Step 3 - If no action is taken after a 21-day period, the occupier is issued with an Entry Notice. Council or its contractors will enter the property on a given date (if no action taken after another 21-day period); clear the property of rubbish and for grass and vegetation to be trimmed. The cost of such work will be the responsibility of the occupier. Fines may be imposed, or Legal Action taken.
Achieving the right result can often take time; on average the time taken to bring a property to a compliant state with the cooperation of the occupier is around 65 days.
Unsightly properties can occur when objects or materials that are brought onto or allowed to accumulate on any vacant land, residential or commercial property, seriously affect the aesthetic of the property.
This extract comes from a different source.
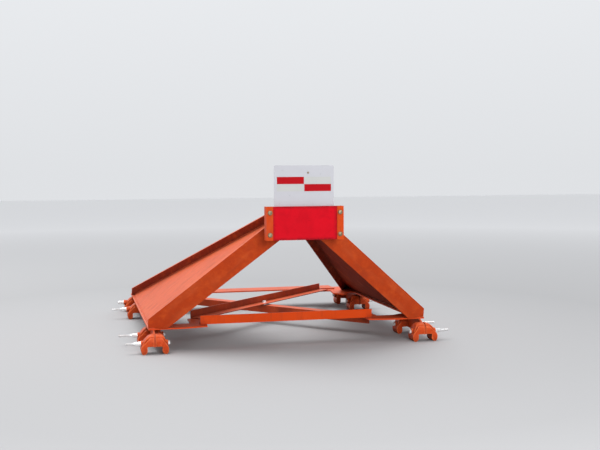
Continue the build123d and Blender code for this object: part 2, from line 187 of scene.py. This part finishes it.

Materials generally classified as unsightly include discarded or disused machinery, second-hand materials and similar objects, as well as derelict vehicles, old whitegoods, building materials and household waste.
Responsibilities of residents
Keeping your yard free from overgrown vegetation and objects makes our residential streets more visually appealing for everyone - here are a few tips on good ways to keep order in your home:
- Store goods out of sight in your garage and shed.
- Ensure you put your rubbish out for collection each week.
- Store objects and materials out of view and neatly stacked off the ground to ensure they do not harbour vermin.
- Dispose of old vehicles and machinery – some metal recyclers may collect and remove them free of charge.
- Cut or slash your grass regularly (whether dead or alive) and dispose of it responsibly
- Organise for someone to come and maintain your yard if you are going away for a period of time.